**Rows from a 3D modeling dataset:**

- - -

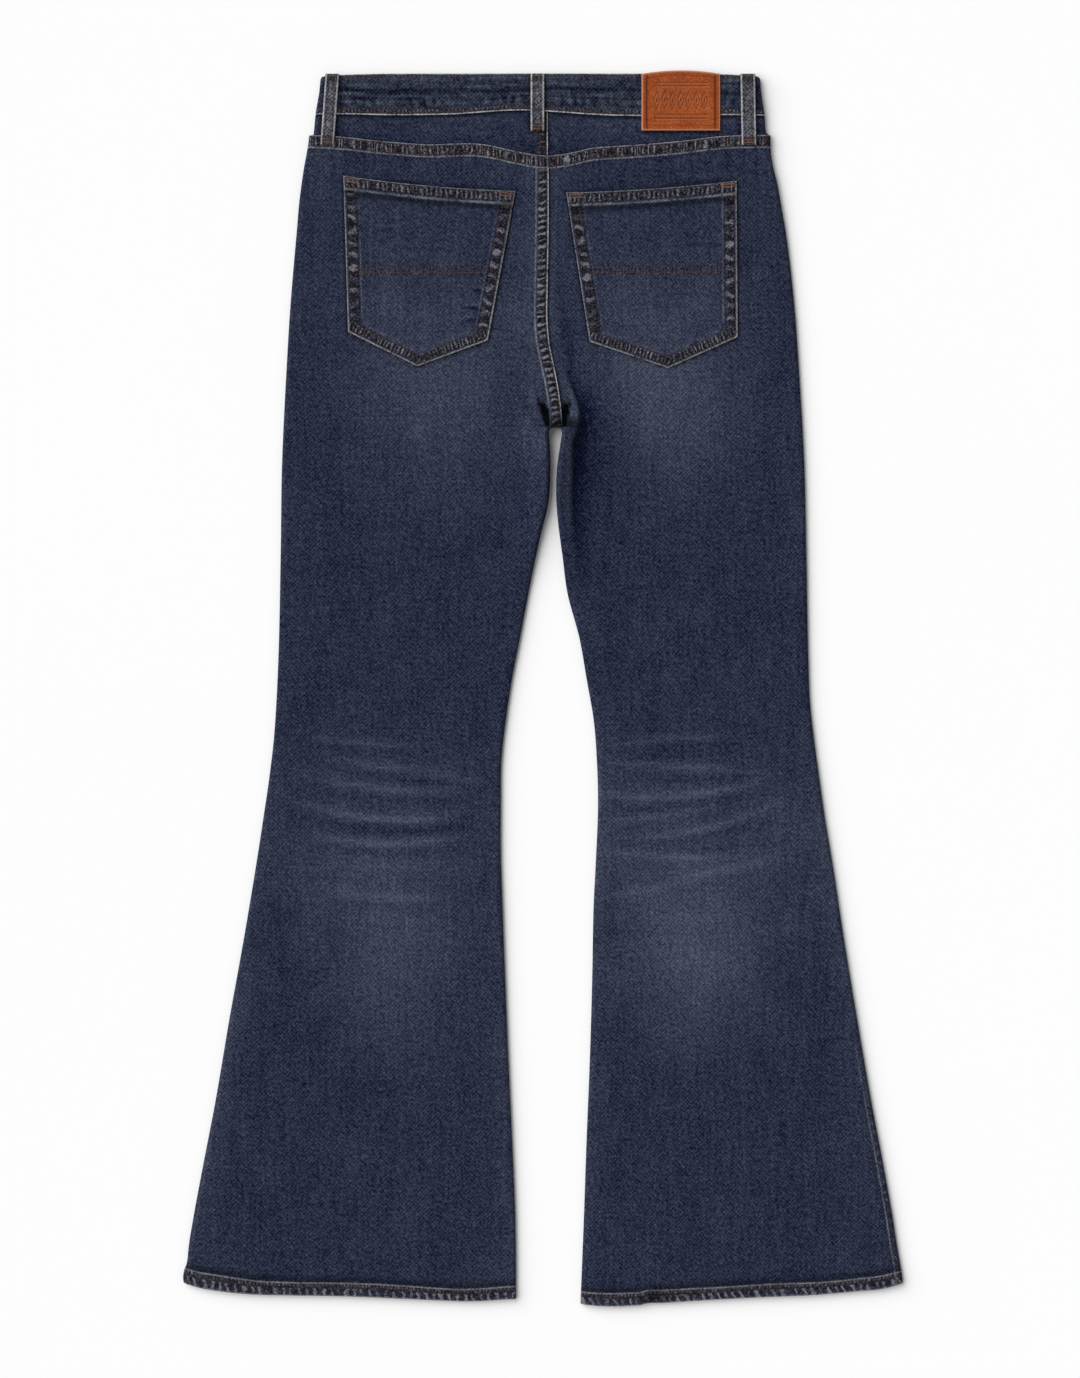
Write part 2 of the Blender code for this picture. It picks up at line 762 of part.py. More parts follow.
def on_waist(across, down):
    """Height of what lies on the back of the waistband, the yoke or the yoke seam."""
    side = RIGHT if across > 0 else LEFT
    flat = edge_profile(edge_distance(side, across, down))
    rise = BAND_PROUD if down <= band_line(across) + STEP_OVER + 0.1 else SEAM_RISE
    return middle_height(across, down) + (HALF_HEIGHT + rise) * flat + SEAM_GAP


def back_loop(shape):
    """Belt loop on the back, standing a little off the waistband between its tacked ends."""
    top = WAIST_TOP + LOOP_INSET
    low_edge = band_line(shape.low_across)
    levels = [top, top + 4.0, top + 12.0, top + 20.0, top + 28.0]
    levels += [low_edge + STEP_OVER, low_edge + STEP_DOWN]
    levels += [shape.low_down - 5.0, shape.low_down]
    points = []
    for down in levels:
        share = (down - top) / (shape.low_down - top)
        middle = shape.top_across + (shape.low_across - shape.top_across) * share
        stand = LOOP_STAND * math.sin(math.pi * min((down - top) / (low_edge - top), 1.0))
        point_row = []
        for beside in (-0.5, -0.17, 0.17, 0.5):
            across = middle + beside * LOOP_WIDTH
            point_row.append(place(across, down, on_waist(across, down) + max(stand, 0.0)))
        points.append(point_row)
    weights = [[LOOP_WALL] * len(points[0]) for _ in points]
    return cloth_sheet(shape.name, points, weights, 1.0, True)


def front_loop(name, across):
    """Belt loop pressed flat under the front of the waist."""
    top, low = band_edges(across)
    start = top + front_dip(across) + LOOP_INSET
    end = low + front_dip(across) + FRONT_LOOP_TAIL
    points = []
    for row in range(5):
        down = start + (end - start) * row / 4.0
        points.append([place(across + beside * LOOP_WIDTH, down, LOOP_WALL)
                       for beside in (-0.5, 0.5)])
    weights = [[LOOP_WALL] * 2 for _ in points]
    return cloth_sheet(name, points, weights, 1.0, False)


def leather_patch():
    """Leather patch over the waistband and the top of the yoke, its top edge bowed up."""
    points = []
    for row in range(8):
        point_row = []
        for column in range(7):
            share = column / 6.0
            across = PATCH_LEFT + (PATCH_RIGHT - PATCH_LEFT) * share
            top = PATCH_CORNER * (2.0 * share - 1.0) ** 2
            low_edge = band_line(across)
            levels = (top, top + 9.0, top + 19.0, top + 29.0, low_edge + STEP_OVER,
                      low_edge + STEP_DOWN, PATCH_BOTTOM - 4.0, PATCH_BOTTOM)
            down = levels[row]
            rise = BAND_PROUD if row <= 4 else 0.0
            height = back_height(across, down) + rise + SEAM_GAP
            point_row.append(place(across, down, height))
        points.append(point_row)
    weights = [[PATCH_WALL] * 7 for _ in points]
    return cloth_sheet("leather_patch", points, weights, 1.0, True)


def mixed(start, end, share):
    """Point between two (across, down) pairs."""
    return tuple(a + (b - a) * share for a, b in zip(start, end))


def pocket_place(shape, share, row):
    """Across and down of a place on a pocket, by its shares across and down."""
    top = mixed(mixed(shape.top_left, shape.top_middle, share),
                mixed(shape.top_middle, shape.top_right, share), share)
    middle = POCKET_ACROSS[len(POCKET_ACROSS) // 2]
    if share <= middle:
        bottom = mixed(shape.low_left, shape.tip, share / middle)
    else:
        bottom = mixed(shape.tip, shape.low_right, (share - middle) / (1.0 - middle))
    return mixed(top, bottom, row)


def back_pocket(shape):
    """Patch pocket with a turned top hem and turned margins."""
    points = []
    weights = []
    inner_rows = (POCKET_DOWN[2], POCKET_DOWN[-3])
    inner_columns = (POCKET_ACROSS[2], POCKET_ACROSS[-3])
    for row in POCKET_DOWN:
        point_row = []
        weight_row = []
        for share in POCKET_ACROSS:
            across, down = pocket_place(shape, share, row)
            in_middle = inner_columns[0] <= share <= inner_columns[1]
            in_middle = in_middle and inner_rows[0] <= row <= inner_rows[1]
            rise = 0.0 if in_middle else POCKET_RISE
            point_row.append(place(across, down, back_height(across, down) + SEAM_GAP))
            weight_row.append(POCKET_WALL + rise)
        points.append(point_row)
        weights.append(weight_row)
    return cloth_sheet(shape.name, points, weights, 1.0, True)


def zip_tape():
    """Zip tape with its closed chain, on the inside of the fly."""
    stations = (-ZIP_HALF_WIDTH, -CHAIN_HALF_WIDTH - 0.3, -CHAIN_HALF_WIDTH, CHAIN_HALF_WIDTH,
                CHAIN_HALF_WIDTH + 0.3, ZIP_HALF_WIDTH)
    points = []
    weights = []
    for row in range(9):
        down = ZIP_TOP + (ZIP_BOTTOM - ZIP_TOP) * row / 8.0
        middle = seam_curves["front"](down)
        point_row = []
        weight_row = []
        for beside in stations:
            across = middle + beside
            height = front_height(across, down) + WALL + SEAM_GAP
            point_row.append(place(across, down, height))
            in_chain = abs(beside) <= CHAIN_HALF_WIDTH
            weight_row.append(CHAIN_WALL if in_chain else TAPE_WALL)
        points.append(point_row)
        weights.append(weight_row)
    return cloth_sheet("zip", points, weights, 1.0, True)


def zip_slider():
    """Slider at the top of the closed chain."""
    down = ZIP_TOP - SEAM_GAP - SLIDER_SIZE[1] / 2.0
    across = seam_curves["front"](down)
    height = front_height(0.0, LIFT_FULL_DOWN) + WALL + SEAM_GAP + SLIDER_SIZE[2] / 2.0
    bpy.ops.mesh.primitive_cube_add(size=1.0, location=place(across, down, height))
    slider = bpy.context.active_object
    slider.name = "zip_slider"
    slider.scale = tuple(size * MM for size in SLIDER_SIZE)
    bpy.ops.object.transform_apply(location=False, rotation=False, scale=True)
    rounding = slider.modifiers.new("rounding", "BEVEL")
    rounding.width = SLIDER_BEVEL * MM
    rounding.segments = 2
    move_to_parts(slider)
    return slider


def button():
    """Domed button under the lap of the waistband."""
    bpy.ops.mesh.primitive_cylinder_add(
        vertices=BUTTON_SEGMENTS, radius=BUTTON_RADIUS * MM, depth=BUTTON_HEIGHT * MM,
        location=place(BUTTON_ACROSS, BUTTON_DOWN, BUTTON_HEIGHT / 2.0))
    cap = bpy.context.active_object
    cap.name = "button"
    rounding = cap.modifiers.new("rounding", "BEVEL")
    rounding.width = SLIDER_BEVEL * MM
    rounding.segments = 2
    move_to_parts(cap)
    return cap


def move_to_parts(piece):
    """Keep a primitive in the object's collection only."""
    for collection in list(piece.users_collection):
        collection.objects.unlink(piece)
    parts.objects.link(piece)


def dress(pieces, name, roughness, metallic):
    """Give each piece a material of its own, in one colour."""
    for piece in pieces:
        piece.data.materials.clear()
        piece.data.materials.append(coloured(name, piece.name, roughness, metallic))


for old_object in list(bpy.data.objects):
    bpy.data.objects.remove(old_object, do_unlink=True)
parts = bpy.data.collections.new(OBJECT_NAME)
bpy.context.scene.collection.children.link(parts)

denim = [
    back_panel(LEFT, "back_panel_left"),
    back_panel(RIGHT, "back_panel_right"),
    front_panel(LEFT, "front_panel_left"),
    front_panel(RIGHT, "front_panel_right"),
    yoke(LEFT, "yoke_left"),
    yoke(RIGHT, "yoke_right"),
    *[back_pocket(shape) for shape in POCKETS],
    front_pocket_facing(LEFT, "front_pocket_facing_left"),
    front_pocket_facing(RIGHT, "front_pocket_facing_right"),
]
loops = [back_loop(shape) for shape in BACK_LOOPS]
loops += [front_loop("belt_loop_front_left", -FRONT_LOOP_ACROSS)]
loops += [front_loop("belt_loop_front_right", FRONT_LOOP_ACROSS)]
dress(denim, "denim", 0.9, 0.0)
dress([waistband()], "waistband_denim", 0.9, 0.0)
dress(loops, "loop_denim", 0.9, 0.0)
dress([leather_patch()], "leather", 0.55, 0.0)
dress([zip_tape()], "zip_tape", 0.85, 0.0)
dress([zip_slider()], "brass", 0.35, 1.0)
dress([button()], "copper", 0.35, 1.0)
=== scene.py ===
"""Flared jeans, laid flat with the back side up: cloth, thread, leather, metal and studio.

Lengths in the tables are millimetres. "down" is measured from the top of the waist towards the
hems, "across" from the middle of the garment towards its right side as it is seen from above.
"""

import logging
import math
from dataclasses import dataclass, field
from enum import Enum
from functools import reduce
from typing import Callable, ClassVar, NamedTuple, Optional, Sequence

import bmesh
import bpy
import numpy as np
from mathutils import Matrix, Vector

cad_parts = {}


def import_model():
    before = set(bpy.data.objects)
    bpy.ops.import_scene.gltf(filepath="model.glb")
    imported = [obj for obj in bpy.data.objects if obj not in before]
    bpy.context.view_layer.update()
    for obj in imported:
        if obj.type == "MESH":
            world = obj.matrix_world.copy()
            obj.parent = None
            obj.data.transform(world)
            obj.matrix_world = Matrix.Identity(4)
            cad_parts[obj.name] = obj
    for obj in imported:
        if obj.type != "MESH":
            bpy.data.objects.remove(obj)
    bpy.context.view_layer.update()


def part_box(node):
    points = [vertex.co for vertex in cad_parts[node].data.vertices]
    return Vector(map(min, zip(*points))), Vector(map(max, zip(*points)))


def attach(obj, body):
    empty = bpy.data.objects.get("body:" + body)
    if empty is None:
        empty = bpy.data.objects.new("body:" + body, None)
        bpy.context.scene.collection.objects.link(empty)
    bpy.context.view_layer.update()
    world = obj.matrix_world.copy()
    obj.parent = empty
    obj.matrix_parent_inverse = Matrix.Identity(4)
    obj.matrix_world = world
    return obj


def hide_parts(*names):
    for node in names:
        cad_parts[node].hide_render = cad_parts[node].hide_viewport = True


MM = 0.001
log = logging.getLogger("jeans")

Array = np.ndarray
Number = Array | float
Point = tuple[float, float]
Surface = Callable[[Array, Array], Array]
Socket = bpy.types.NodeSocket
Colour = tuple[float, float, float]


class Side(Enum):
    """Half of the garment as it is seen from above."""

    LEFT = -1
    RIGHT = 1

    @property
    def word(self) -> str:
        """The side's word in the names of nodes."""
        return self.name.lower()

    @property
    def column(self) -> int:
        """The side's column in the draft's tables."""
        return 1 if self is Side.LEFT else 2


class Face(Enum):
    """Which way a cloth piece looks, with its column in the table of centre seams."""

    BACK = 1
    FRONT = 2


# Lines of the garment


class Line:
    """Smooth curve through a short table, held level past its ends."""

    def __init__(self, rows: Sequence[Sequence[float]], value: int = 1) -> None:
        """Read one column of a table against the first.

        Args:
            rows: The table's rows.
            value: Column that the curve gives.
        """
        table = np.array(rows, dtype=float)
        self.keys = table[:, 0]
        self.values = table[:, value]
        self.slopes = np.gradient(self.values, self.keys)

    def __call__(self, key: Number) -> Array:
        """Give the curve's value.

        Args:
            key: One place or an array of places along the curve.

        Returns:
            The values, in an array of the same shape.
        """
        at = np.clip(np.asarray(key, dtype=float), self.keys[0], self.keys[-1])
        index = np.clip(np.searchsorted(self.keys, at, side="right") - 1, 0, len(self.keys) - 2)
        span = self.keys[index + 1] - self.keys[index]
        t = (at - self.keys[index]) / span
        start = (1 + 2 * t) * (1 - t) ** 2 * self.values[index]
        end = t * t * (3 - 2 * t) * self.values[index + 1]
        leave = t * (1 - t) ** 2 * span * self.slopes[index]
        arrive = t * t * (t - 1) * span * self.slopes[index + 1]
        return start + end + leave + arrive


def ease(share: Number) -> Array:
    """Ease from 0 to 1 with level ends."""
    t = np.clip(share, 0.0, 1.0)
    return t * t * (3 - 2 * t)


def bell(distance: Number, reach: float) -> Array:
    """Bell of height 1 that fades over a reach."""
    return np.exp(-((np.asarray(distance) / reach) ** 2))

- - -

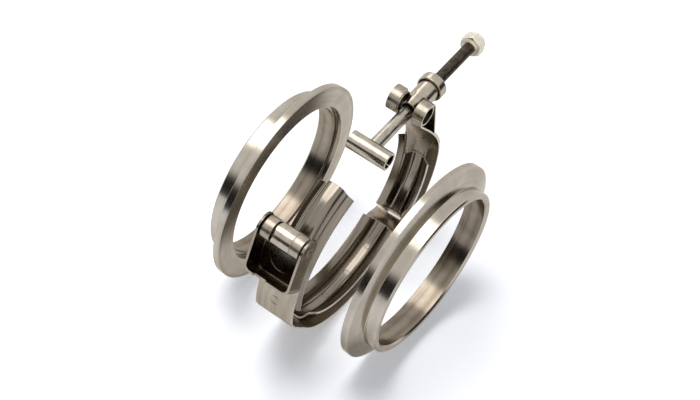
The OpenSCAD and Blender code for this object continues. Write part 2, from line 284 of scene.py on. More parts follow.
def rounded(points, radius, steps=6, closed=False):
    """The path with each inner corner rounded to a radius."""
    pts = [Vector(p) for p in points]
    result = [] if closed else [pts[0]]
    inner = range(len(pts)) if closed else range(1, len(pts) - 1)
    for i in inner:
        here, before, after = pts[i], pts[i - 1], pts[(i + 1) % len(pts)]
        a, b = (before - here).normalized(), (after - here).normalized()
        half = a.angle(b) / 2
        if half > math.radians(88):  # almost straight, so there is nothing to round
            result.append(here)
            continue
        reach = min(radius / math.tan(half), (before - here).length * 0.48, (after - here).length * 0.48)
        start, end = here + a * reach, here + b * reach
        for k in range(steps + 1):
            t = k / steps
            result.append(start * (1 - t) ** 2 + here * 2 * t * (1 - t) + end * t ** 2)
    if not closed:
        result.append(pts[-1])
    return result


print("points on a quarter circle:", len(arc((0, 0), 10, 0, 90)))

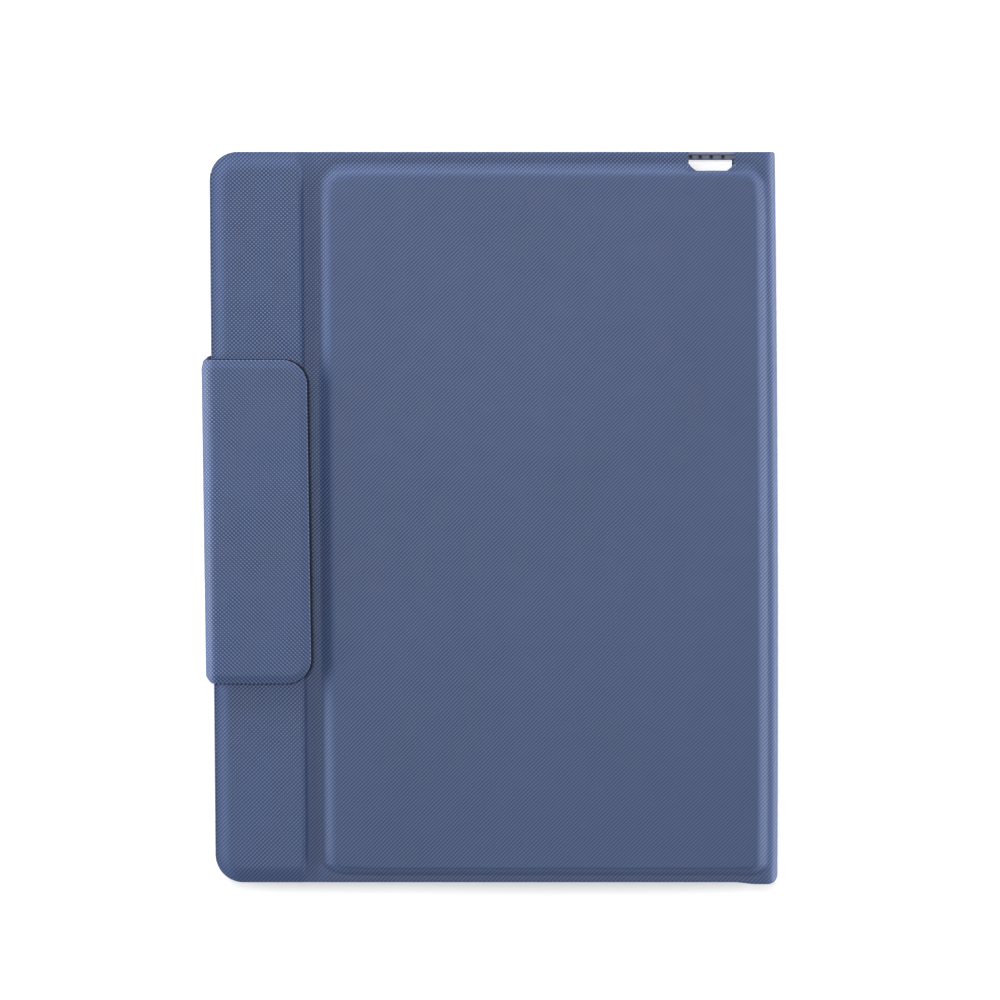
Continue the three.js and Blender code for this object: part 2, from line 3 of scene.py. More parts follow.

- - -

Your task is to output exactly the lines from the one with "Write part 2 of" through the one with "return middle_height(across, down)", counting both ends.

**EXPECTED OUTPUT:**
Write part 2 of the Blender code for this picture. It picks up at line 762 of part.py. More parts follow.
def on_waist(across, down):
    """Height of what lies on the back of the waistband, the yoke or the yoke seam."""
    side = RIGHT if across > 0 else LEFT
    flat = edge_profile(edge_distance(side, across, down))
    rise = BAND_PROUD if down <= band_line(across) + STEP_OVER + 0.1 else SEAM_RISE
    return middle_height(across, down) + (HALF_HEIGHT + rise) * flat + SEAM_GAP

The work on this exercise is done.